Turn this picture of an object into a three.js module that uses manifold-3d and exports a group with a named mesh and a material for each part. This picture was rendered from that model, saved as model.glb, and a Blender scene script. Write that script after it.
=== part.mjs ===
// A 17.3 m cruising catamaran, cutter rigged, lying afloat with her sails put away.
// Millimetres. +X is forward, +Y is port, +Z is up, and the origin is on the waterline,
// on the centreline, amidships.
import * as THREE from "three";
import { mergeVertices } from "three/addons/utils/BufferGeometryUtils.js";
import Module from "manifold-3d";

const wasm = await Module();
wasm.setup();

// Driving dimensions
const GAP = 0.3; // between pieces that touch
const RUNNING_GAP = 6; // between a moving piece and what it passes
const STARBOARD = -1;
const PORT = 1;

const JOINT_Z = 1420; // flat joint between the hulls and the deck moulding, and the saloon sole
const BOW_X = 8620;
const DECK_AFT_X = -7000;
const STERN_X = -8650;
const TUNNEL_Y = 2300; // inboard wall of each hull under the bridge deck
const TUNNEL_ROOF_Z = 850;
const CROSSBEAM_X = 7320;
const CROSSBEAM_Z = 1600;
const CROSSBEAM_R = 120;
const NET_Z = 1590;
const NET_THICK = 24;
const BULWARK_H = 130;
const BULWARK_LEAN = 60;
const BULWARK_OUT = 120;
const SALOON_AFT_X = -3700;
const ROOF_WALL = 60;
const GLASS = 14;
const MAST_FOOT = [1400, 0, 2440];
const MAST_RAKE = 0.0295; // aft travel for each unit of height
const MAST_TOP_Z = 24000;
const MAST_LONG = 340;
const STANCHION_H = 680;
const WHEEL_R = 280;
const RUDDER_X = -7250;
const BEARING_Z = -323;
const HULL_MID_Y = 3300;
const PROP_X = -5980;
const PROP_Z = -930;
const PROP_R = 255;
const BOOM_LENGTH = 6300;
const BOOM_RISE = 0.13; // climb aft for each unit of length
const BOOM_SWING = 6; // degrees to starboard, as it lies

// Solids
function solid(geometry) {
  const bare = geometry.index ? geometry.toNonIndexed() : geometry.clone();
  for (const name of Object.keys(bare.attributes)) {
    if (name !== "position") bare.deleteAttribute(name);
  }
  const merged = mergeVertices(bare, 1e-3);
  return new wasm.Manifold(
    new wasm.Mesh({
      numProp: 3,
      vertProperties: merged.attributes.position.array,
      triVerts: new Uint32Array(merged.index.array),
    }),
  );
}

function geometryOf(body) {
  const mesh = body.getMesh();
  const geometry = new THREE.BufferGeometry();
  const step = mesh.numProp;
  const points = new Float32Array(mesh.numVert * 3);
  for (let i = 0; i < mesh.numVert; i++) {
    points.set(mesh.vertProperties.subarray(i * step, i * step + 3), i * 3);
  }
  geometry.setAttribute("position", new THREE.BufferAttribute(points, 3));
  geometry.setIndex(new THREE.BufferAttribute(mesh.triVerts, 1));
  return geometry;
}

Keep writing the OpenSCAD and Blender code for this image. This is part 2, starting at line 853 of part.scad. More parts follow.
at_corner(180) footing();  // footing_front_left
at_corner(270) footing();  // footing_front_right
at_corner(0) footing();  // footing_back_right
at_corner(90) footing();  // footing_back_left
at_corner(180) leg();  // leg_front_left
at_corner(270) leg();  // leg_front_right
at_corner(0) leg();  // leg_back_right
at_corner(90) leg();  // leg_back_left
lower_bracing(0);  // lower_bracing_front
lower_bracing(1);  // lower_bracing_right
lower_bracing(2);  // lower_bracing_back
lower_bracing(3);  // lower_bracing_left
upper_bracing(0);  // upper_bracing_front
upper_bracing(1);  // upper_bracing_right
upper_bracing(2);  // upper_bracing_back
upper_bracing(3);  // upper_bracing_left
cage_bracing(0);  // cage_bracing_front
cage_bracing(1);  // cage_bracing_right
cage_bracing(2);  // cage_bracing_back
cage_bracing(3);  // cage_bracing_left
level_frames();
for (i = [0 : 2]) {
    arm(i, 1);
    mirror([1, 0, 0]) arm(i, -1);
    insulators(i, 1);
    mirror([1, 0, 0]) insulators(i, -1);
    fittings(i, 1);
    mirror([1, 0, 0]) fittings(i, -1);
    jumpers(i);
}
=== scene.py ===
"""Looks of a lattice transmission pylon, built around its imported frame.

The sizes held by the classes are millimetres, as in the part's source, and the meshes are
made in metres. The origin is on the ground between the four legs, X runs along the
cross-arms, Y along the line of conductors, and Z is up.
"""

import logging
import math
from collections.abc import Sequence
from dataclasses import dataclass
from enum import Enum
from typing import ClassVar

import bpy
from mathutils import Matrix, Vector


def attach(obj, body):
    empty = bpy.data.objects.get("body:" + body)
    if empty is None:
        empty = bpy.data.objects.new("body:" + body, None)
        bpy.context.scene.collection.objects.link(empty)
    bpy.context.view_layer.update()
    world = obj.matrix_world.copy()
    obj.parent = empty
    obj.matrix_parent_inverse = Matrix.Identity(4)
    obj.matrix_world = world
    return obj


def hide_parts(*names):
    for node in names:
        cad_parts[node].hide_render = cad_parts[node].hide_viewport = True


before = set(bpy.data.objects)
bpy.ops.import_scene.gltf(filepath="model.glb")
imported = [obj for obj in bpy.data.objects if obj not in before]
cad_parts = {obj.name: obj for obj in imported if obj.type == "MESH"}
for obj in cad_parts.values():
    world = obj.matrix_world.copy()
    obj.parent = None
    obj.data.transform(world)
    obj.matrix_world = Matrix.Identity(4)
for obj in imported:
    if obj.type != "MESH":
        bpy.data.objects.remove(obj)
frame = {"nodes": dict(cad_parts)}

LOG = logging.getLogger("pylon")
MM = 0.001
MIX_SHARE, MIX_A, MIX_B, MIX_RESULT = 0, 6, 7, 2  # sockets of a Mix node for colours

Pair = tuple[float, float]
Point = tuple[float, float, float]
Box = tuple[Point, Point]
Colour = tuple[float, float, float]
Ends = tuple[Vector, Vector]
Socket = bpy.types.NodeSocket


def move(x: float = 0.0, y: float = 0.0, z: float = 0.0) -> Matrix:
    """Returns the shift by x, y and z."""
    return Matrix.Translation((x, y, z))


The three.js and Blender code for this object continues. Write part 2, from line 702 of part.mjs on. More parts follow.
============================================================
# Stated task
Retype the portion of the data above that starts on the line with "Keep writing the" and finishes on the line with "cad_parts[node].hide_render = cad_parts[node].hide_viewport", including both of those lines.

# Solution for this exercise
Keep writing the OpenSCAD and Blender code for this image. This is part 2, starting at line 853 of part.scad. More parts follow.
at_corner(180) footing();  // footing_front_left
at_corner(270) footing();  // footing_front_right
at_corner(0) footing();  // footing_back_right
at_corner(90) footing();  // footing_back_left
at_corner(180) leg();  // leg_front_left
at_corner(270) leg();  // leg_front_right
at_corner(0) leg();  // leg_back_right
at_corner(90) leg();  // leg_back_left
lower_bracing(0);  // lower_bracing_front
lower_bracing(1);  // lower_bracing_right
lower_bracing(2);  // lower_bracing_back
lower_bracing(3);  // lower_bracing_left
upper_bracing(0);  // upper_bracing_front
upper_bracing(1);  // upper_bracing_right
upper_bracing(2);  // upper_bracing_back
upper_bracing(3);  // upper_bracing_left
cage_bracing(0);  // cage_bracing_front
cage_bracing(1);  // cage_bracing_right
cage_bracing(2);  // cage_bracing_back
cage_bracing(3);  // cage_bracing_left
level_frames();
for (i = [0 : 2]) {
    arm(i, 1);
    mirror([1, 0, 0]) arm(i, -1);
    insulators(i, 1);
    mirror([1, 0, 0]) insulators(i, -1);
    fittings(i, 1);
    mirror([1, 0, 0]) fittings(i, -1);
    jumpers(i);
}
=== scene.py ===
"""Looks of a lattice transmission pylon, built around its imported frame.

The sizes held by the classes are millimetres, as in the part's source, and the meshes are
made in metres. The origin is on the ground between the four legs, X runs along the
cross-arms, Y along the line of conductors, and Z is up.
"""

import logging
import math
from collections.abc import Sequence
from dataclasses import dataclass
from enum import Enum
from typing import ClassVar

import bpy
from mathutils import Matrix, Vector


def attach(obj, body):
    empty = bpy.data.objects.get("body:" + body)
    if empty is None:
        empty = bpy.data.objects.new("body:" + body, None)
        bpy.context.scene.collection.objects.link(empty)
    bpy.context.view_layer.update()
    world = obj.matrix_world.copy()
    obj.parent = empty
    obj.matrix_parent_inverse = Matrix.Identity(4)
    obj.matrix_world = world
    return obj


def hide_parts(*names):
    for node in names:
        cad_parts[node].hide_render = cad_parts[node].hide_viewport = True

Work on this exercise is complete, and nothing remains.